Russian-American biophysicist and lepidopterist

Nick V. Grishin (born c. 1970) is a Russian-American biophysicist, biochemist, and lepidopterist at the University of Texas Southwestern Medical Center in Dallas, Texas. He holds the Cecil H. and Ida M. Green Chair in Biomedical Science and is a Professor of Biochemistry and Biophysics. He served as a Howard Hughes Medical Institute (HHMI) Investigator from 2000 to 2021. He is known for his work on protein structure and evolution and separately, for applying whole-genome sequencing to the systematics and taxonomy of Lepidoptera.

== Early life and education ==

Grishin grew up in Russia, the son of college mathematics professors. He received a Diplom (the Russian equivalent of a master's degree) in biochemistry from Moscow State University, where he sequenced his first molecule — a bacterial enzyme — in 1991 using the then state-of-the-art Sanger sequencing method. He completed his Ph.D. in molecular biophysics at UT Southwestern Medical Center in 1998, working with Margaret Phillips, and carried out postdoctoral research with Eugene Koonin at the National Institutes of Health before joining the UT Southwestern faculty.

== Research ==

=== Protein structure and bioinformatics ===

Grishin's primary research field is the computational analysis of protein structure and evolution, with a focus on classifying protein domains and predicting their function from sequence. His lab developed tools for remote sequence similarity detection and multiple sequence alignment, and he has contributed to the Evolutionary Classification of Protein Domains (ECOD) database, a comprehensive resource for protein domain classification. His work has accumulated over 64,000 citations. He has also contributed to medical research, including work on PCSK9, a genetic variant associated with reduced cholesterol in humans that became the basis for important cholesterol-lowering drugs.

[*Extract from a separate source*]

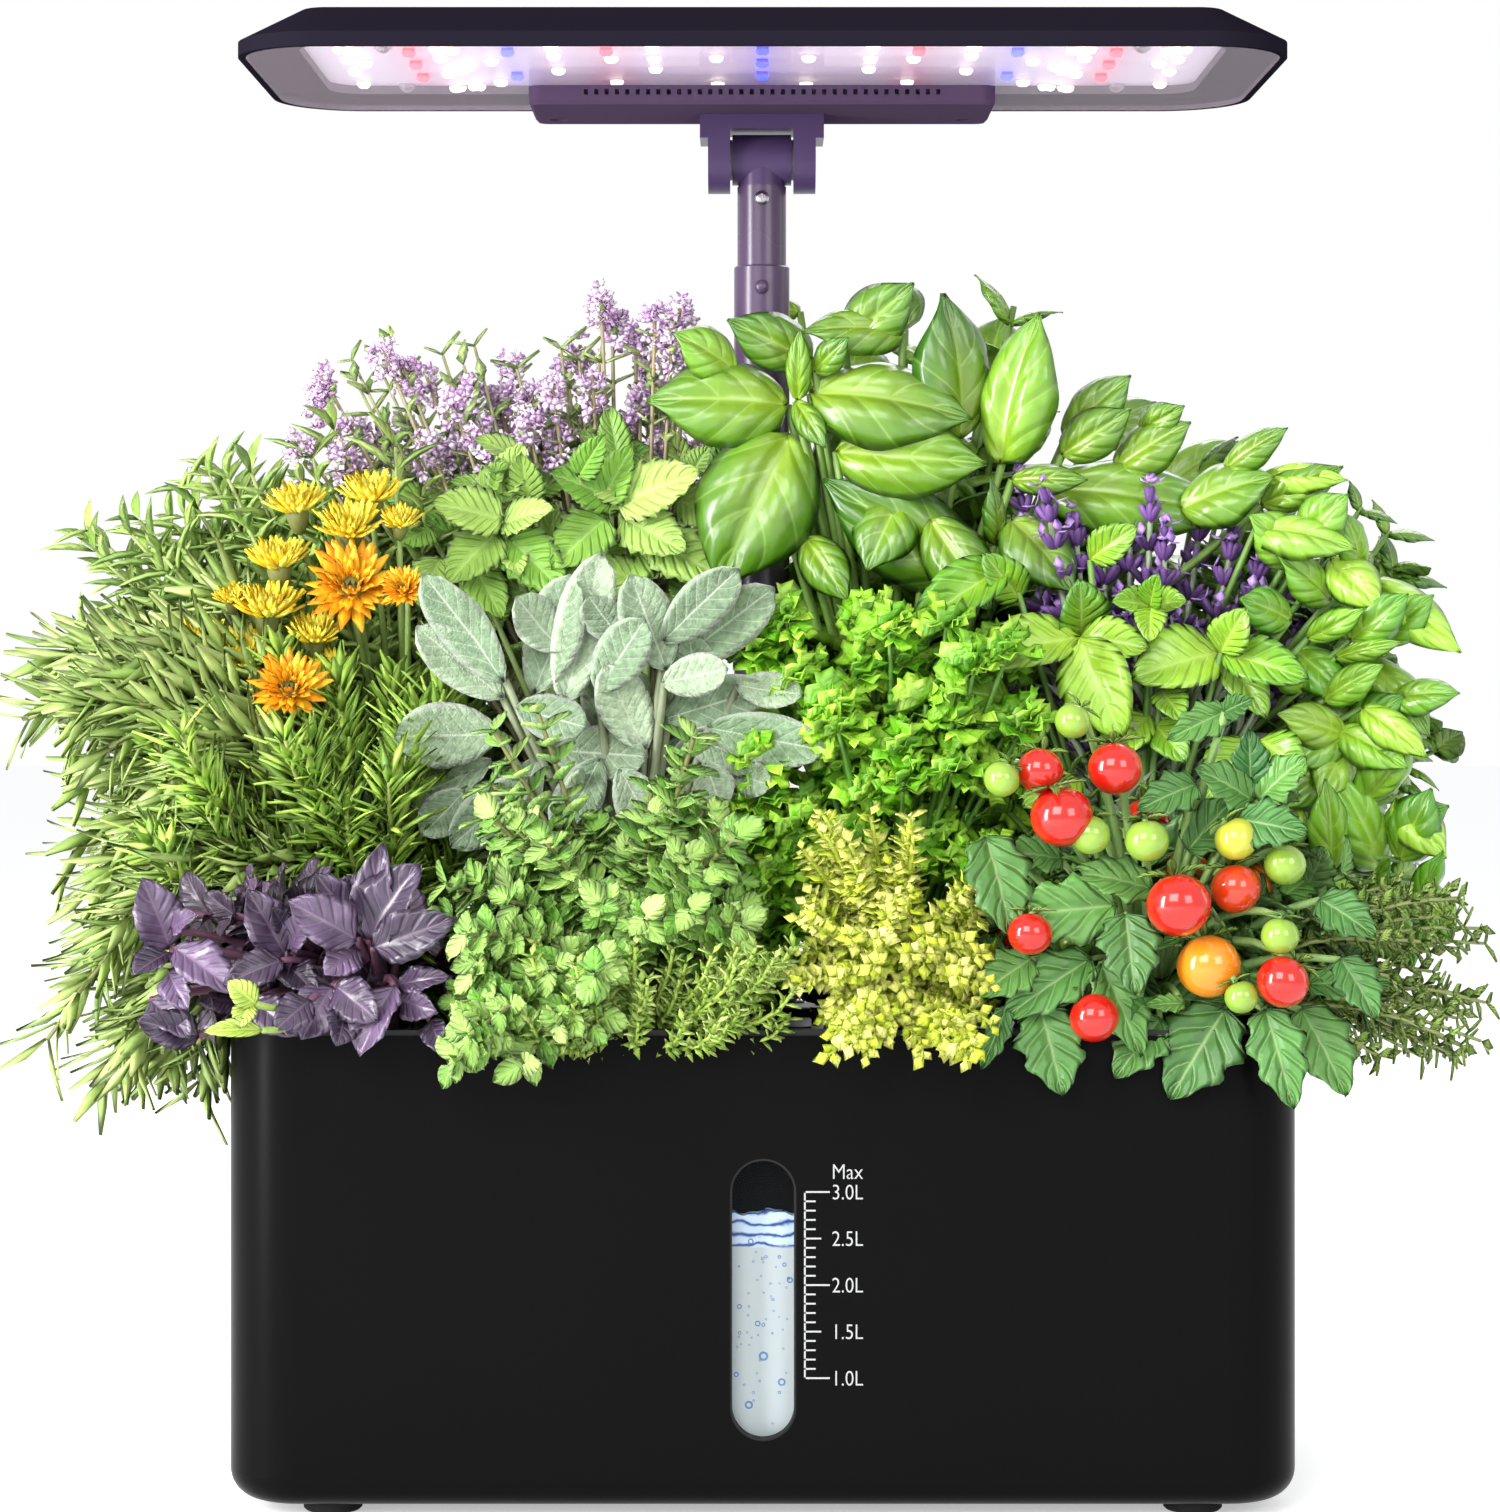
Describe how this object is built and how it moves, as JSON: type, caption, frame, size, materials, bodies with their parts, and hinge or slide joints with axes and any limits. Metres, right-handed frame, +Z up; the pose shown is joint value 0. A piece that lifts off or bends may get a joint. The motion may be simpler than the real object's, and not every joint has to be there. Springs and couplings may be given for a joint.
{
  "type": "countertop hydroponic garden",
  "caption": "Box-shaped water tank with a level window, a lift-off deck of planted net cups and a tilting grow lamp on a telescopic pole.",
  "frame": {"origin": "centre of the footprint on the surface that it stands on", "axes": "+X to the right seen from the front, +Y to the back, +Z up"},
  "size_m": [0.43, 0.21, 0.4114],
  "materials": {
    "black_case": "satin",
    "black_deck": "satin",
    "rubber": "matte",
    "clear_window": "gloss",
    "white_plastic": "satin",
    "net_cup": "satin",
    "screw_steel": "satin",
    "pole_metal": "satin",
    "hinge_plastic": "satin",
    "washer": "satin",
    "smoked_plastic": "gloss",
    "circuit_board": "satin",
    "lamp_gloss": "gloss",
    "clear_lens": "gloss",
    "led_board": "satin",
    "led_white": "gloss",
    "led_red": "gloss",
    "led_blue": "gloss",
    "button": "satin",
    "foliage_calendula": "satin",
    "foliage_flowering_thyme": "satin",
    "foliage_large_basil": "satin",
    "foliage_bush_basil": "satin",
    "foliage_rosemary": "satin",
    "foliage_sage": "satin",
    "foliage_parsley": "satin",
    "foliage_lavender": "satin",
    "foliage_purple_basil": "satin",
    "foliage_oregano": "satin",
    "foliage_golden_oregano": "satin",
    "foliage_cherry_tomato": "satin"
  },
  "bodies": {
    "tank": {"tank": "black_case", "feet": "rubber", "window_lens": "clear_window", "window_gasket": "rubber", "pump_housing": "black_case", "pump_cover": "black_case", "suction_cups": "rubber"},
    "impeller": {"pump_impeller": "white_plastic"},
    "deck": {"grow_deck": "black_deck", "dc_inlet": "black_deck", "pole_socket": "black_deck", "socket_screws": "screw_steel", "outer_tube": "pole_metal", "clamp_screw": "pole_metal"},
    "flap": {"fill_flap": "black_deck"},
    "mast": {"upper_tube": "pole_metal", "hinge_barrel": "hinge_plastic", "barrel_screw": "screw_steel"},
    "lamp": {"hinge_yoke": "hinge_plastic", "hinge_bolt": "screw_steel", "hinge_nut": "screw_steel", "friction_washers": "washer", "control_box": "smoked_plastic", "driver_board": "circuit_board", "lamp_frame": "lamp_gloss", "lamp_lens": "clear_lens", "box_screws": "screw_steel", "led_board": "led_board", "white_leds": "led_white", "red_leds": "led_red", "blue_leds": "led_blue", "lamp_top_case": "lamp_gloss", "panel_screws": "screw_steel"},
    "power_key": {"power_button": "button"},
    "mode_key": {"mode_button": "button"},
    "calendula_pod": {"calendula": "foliage_calendula", "calendula_cup": "net_cup"},
    "flowering_thyme_pod": {"flowering_thyme": "foliage_flowering_thyme", "flowering_thyme_cup": "net_cup"},
    "large_basil_pod": {"large_basil": "foliage_large_basil", "large_basil_cup": "net_cup"},
    "bush_basil_pod": {"bush_basil": "foliage_bush_basil", "bush_basil_cup": "net_cup"},
    "rosemary_pod": {"rosemary": "foliage_rosemary", "rosemary_cup": "net_cup"},
    "sage_pod": {"sage": "foliage_sage", "sage_cup": "net_cup"},
    "parsley_pod": {"parsley": "foliage_parsley", "parsley_cup": "net_cup"},
    "lavender_pod": {"lavender": "foliage_lavender", "lavender_cup": "net_cup"},
    "purple_basil_pod": {"purple_basil": "foliage_purple_basil", "purple_basil_cup": "net_cup"},
    "oregano_pod": {"oregano": "foliage_oregano", "oregano_cup": "net_cup"},
    "golden_oregano_pod": {"golden_oregano": "foliage_golden_oregano", "golden_oregano_cup": "net_cup"},
    "cherry_tomato_pod": {"cherry_tomato": "foliage_cherry_tomato", "cherry_tomato_cup": "net_cup"}
  },
  "joints": [
    {"name": "impeller_spin", "type": "hinge", "parent": "tank", "child": "impeller", "pos_m": [0.098, 0.03, 0.0245], "axis": [0, 1, 0], "continuous": true},
    {"name": "deck_lift", "type": "slide", "parent": "tank", "child": "deck", "axis": [0, 0, 1], "range_m": [0, 0.06]},
    {"name": "flap_hinge", "type": "hinge", "parent": "deck", "child": "flap", "pos_m": [0, 0.013, 0.1272], "axis": [-1, 0, 0], "range_deg": [0, 100]},
    {"name": "pole_height", "type": "slide", "parent": "deck", "child": "mast", "axis": [0, 0, 1], "range_m": [-0.016, 0.1]},
    {"name": "lamp_tilt", "type": "hinge", "parent": "mast", "child": "lamp", "pos_m": [0, 0.037, 0.379], "axis": [-1, 0, 0], "range_deg": [-10, 60]},
    {"name": "power_press", "type": "slide", "parent": "lamp", "child": "power_key", "axis": [0, 0, -1], "range_m": [0, 0.001], "stiffness_N_per_m": 500, "springref_m": -0.0005},
    {"name": "mode_press", "type": "slide", "parent": "lamp", "child": "mode_key", "axis": [0, 0, -1], "range_m": [0, 0.001], "stiffness_N_per_m": 500, "springref_m": -0.0005},
    {"name": "calendula_lift", "type": "slide", "parent": "deck", "child": "calendula_pod", "axis": [0, 0, 1], "range_m": [0, 0.042]},
    {"name": "flowering_thyme_lift", "type": "slide", "parent": "deck", "child": "flowering_thyme_pod", "axis": [0, 0, 1], "range_m": [0, 0.042]},
    {"name": "large_basil_lift", "type": "slide", "parent": "deck", "child": "large_basil_pod", "axis": [0, 0, 1], "range_m": [0, 0.042]},
    {"name": "bush_basil_lift", "type": "slide", "parent": "deck", "child": "bush_basil_pod", "axis": [0, 0, 1], "range_m": [0, 0.042]},
    {"name": "rosemary_lift", "type": "slide", "parent": "deck", "child": "rosemary_pod", "axis": [0, 0, 1], "range_m": [0, 0.042]},
    {"name": "sage_lift", "type": "slide", "parent": "deck", "child": "sage_pod", "axis": [0, 0, 1], "range_m": [0, 0.042]},
    {"name": "parsley_lift", "type": "slide", "parent": "deck", "child": "parsley_pod", "axis": [0, 0, 1], "range_m": [0, 0.042]},
    {"name": "lavender_lift", "type": "slide", "parent": "deck", "child": "lavender_pod", "axis": [0, 0, 1], "range_m": [0, 0.042]},
    {"name": "purple_basil_lift", "type": "slide", "parent": "deck", "child": "purple_basil_pod", "axis": [0, 0, 1], "range_m": [0, 0.042]},
    {"name": "oregano_lift", "type": "slide", "parent": "deck", "child": "oregano_pod", "axis": [0, 0, 1], "range_m": [0, 0.042]},
    {"name": "golden_oregano_lift", "type": "slide", "parent": "deck", "child": "golden_oregano_pod", "axis": [0, 0, 1], "range_m": [0, 0.042]},
    {"name": "cherry_tomato_lift", "type": "slide", "parent": "deck", "child": "cherry_tomato_pod", "axis": [0, 0, 1], "range_m": [0, 0.042]}
  ]
}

=== Butterfly genomics and taxonomy ===

In parallel with his bioinformatics work, Grishin has pursued lepidopterology as both a scientific discipline and a personal passion, using the same computational tools developed for protein analysis to study butterfly genomes at scale. His laboratory sequenced all 845 butterfly species recorded from North America north of Mexico, producing one of the most comprehensive genomic datasets for any large group of animals on a continental scale. This project, carried out with collaborators including Paul Opler and members of his lab, has yielded substantial revisions to Lepidoptera taxonomy and species boundaries.

His group has also pioneered the genomic sequencing of museum type specimens — some over 140 years old — to resolve long-standing taxonomic questions where morphology alone is insufficient. In one study, DNA was non-destructively extracted from a single foreleg of a 19th-century Malagasy skipper butterfly, yielding a complete mitogenome that supported placement of the genus Malaza in a new subfamily.

He has described numerous new butterfly species and higher taxa, with collaborators including Jing Zhang, Qian Cong, and Jinhui Shen of his own laboratory, as well as field naturalists and museum curators worldwide.